▸ **Task details**
Return, word for word, the lines from the line holding "Turn this picture" through the line holding "on its base.". Include both end lines and no others.

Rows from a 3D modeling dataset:
* * * * * * *
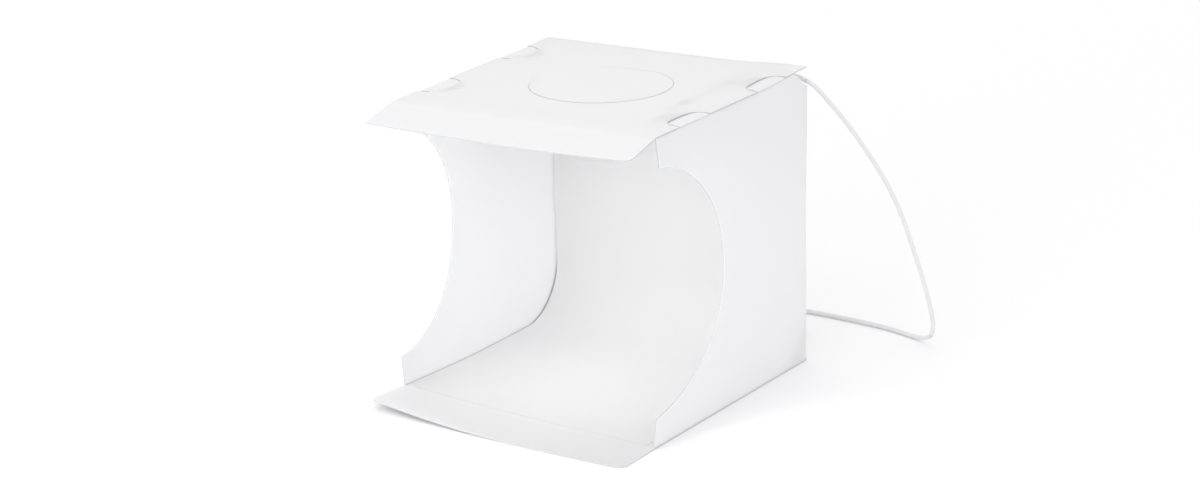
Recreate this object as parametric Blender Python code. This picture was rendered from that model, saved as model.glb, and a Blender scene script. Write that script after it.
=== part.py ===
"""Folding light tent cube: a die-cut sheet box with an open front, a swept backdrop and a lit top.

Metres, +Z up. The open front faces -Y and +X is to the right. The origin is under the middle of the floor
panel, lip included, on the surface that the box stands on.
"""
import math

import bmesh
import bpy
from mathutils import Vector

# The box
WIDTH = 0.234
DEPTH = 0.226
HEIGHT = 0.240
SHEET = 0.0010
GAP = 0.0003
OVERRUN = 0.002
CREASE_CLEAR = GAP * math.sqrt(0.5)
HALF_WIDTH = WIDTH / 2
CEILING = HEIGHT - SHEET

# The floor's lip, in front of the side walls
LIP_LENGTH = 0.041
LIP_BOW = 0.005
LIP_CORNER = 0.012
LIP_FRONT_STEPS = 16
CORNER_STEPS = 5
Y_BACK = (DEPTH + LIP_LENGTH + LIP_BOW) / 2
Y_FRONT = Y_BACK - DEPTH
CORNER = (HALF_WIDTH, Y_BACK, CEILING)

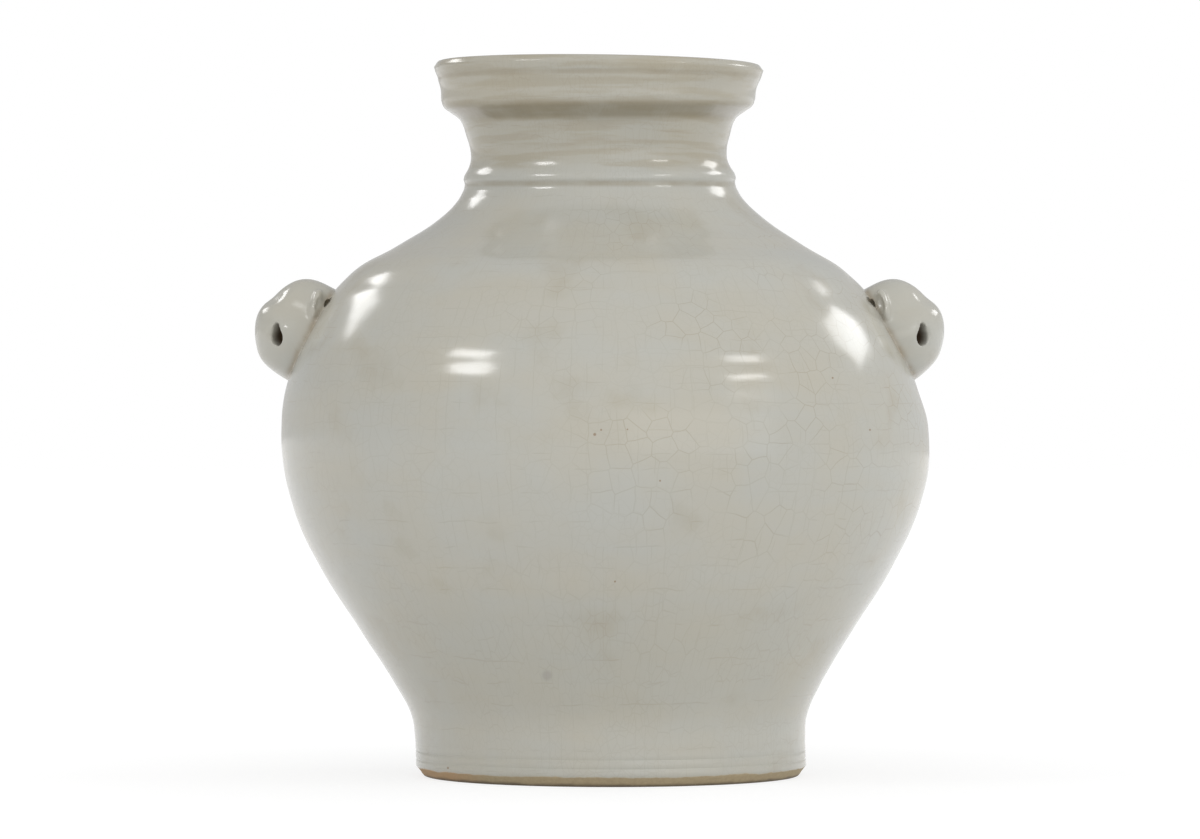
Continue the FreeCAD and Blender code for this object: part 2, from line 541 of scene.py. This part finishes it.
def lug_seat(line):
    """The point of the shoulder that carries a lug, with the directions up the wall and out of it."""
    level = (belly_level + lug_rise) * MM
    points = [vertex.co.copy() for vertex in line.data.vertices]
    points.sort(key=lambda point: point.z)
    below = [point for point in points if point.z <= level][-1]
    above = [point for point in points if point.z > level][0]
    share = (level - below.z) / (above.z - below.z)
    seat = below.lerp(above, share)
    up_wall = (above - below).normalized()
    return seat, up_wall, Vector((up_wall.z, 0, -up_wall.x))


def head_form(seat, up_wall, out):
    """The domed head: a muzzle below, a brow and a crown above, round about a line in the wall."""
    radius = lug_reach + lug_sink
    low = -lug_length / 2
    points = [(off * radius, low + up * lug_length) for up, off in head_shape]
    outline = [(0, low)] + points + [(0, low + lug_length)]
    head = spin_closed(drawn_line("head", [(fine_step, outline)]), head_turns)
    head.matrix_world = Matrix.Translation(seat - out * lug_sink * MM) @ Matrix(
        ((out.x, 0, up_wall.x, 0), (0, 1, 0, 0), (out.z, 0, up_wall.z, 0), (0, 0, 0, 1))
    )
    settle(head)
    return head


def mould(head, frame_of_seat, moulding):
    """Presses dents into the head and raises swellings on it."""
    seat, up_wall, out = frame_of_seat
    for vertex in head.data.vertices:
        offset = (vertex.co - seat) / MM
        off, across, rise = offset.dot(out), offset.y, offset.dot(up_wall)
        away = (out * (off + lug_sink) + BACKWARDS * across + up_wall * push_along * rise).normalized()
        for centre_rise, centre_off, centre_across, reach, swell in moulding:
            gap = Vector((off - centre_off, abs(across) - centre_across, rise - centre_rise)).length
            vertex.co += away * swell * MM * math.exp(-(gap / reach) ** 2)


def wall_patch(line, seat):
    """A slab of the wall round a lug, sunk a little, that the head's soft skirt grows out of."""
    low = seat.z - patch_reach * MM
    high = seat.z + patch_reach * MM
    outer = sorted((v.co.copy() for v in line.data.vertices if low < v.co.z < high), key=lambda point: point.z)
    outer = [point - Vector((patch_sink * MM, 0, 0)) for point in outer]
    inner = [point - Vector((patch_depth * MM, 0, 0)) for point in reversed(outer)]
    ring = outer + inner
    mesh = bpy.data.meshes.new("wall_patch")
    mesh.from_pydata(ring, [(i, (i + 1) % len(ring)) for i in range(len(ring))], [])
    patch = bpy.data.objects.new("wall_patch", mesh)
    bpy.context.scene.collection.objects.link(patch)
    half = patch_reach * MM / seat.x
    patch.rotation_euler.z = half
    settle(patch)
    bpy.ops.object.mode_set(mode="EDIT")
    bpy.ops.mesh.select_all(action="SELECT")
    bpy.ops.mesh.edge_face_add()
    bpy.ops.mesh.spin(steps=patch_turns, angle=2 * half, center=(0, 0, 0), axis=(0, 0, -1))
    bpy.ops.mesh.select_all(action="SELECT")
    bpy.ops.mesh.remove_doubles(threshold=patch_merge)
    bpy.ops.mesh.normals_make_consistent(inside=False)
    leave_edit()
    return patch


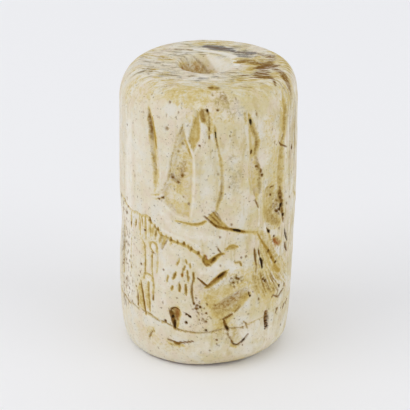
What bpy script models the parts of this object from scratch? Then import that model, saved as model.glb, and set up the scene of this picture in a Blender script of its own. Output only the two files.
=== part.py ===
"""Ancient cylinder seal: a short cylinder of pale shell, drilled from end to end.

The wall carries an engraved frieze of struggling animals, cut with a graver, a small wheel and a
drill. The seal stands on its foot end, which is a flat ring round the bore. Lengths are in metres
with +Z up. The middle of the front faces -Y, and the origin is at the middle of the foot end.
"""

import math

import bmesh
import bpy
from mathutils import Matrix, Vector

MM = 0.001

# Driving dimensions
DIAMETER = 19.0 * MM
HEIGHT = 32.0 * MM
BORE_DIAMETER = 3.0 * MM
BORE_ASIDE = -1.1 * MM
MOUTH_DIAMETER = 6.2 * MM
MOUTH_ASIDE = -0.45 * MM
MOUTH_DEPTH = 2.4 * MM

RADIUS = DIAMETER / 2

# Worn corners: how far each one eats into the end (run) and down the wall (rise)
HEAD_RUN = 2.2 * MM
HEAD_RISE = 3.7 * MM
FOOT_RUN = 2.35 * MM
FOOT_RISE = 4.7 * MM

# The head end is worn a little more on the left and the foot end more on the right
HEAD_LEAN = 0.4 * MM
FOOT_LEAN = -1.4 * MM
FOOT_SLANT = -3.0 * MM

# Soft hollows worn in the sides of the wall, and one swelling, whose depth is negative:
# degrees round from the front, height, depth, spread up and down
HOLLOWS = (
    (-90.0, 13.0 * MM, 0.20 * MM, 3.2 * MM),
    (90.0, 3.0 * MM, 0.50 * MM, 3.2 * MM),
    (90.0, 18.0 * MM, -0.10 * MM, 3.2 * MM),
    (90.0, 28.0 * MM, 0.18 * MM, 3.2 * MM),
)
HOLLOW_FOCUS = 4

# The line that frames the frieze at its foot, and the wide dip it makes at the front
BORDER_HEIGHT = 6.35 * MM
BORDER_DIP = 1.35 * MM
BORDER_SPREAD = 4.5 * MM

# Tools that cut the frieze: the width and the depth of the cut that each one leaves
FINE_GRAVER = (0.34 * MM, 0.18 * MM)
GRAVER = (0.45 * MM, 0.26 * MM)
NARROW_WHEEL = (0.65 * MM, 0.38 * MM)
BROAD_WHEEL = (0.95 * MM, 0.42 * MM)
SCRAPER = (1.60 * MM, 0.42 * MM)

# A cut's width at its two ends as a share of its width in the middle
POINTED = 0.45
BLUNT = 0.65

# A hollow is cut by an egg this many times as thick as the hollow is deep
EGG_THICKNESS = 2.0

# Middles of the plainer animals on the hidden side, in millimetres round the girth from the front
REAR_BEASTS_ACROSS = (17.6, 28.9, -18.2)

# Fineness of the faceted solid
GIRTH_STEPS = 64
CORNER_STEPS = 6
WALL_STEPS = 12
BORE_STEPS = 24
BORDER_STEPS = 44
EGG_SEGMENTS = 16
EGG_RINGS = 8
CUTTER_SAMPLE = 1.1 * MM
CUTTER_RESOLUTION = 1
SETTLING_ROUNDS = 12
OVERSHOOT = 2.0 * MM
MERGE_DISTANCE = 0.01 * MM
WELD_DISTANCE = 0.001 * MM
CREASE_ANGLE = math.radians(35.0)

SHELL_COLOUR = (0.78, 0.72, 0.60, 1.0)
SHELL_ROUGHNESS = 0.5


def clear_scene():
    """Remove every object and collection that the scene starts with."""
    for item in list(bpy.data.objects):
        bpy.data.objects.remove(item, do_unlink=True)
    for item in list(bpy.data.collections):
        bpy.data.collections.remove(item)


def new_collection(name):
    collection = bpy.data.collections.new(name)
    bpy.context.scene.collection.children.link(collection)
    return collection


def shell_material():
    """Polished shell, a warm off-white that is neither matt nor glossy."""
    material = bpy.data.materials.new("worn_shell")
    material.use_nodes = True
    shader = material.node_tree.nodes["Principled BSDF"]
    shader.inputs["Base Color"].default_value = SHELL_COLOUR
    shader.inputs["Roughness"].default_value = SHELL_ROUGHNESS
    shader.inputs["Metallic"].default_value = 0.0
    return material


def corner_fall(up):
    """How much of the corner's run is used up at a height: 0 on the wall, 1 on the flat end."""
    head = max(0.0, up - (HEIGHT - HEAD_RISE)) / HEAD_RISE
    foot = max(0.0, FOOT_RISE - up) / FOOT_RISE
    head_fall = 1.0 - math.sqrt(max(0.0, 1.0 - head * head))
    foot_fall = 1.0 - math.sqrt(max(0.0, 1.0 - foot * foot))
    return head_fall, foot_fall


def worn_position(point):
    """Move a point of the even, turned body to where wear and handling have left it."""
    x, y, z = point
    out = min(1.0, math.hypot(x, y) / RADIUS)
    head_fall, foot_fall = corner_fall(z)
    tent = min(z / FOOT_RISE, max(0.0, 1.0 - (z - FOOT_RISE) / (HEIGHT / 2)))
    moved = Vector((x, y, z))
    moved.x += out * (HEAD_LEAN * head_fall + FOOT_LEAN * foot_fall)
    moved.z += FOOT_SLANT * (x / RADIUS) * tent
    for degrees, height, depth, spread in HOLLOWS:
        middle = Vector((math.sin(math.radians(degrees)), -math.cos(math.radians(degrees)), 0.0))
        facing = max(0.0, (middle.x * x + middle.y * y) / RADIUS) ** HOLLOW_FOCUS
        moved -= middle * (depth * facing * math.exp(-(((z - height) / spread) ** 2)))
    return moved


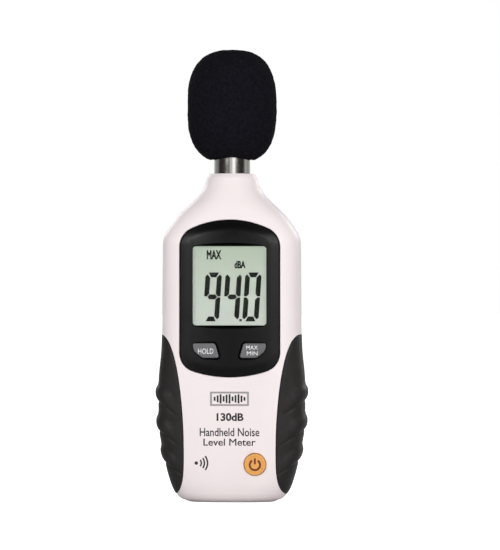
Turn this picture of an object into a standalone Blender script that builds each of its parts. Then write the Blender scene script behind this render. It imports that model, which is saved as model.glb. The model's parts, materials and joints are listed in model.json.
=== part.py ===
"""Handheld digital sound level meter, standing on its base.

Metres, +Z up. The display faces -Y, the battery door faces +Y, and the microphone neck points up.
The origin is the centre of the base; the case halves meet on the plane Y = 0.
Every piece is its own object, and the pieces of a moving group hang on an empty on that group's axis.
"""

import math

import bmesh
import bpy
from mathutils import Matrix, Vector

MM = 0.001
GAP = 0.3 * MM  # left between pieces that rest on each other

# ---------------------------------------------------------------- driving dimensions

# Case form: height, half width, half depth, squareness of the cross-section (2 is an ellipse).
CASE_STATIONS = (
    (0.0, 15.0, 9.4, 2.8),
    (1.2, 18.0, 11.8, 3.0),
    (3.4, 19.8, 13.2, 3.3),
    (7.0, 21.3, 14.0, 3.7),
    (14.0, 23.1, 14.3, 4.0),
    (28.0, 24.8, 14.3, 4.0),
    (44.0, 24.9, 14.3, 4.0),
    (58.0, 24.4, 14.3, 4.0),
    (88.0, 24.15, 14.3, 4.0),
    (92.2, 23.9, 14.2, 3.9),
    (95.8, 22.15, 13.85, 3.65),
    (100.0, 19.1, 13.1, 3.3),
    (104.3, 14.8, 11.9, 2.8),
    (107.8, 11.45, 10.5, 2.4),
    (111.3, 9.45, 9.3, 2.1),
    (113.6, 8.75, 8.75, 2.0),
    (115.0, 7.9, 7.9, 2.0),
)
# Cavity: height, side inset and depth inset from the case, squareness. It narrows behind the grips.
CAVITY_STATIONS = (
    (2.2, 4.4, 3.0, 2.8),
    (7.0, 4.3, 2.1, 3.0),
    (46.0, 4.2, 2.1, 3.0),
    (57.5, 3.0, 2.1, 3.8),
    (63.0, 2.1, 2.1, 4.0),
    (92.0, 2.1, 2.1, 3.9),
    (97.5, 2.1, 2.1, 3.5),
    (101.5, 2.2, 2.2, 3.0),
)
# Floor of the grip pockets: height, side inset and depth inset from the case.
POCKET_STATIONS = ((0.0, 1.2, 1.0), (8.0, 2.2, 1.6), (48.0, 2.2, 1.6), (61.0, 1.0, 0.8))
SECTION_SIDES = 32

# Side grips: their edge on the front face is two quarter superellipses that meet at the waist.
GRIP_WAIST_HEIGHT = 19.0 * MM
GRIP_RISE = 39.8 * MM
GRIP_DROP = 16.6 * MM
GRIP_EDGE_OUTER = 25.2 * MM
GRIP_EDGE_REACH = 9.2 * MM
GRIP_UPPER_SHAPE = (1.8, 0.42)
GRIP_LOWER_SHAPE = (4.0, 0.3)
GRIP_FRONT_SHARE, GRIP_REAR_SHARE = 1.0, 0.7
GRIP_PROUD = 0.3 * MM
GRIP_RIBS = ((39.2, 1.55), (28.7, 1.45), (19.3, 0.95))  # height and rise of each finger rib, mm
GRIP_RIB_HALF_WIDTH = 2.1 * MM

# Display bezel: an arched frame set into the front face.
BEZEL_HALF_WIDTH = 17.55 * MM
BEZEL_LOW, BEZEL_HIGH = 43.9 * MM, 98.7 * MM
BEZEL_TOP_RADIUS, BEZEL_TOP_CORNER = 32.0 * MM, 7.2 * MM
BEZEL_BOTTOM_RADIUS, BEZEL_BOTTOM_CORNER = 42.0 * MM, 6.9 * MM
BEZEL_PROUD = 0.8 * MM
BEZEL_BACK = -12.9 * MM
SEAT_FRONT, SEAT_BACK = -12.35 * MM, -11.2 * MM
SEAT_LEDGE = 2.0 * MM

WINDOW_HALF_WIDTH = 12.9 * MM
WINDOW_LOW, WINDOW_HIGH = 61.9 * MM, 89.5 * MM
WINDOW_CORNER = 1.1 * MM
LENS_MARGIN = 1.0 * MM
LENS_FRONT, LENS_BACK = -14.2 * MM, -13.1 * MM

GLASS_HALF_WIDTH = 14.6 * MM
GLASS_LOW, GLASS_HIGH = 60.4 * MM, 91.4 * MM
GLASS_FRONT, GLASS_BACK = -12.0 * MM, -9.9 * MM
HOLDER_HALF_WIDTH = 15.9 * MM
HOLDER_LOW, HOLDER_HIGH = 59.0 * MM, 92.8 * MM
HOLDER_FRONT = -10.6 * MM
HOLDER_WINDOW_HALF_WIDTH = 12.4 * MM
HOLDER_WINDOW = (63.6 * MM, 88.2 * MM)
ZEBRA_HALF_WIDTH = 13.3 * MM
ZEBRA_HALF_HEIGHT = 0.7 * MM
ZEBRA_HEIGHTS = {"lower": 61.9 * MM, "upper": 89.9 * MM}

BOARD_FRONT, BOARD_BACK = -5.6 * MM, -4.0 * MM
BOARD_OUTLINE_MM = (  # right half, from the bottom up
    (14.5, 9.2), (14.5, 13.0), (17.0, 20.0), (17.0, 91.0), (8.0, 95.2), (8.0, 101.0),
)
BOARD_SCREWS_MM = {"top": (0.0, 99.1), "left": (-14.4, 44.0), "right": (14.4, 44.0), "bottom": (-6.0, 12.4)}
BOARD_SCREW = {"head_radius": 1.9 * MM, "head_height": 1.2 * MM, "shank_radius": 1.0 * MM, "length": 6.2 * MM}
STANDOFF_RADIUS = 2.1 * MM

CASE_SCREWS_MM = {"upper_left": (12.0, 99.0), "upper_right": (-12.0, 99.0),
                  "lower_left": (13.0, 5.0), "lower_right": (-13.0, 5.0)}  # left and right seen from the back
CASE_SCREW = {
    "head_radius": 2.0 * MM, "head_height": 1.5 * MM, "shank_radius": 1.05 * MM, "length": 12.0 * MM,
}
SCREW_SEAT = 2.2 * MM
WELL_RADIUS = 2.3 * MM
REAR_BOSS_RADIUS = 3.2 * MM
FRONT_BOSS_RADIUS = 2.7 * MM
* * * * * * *
▸ **Solution to this problem**
Turn this picture of an object into a standalone Blender script that builds each of its parts. Then write the Blender scene script behind this render. It imports that model, which is saved as model.glb. The model's parts, materials and joints are listed in model.json.
=== part.py ===
"""Handheld digital sound level meter, standing on its base.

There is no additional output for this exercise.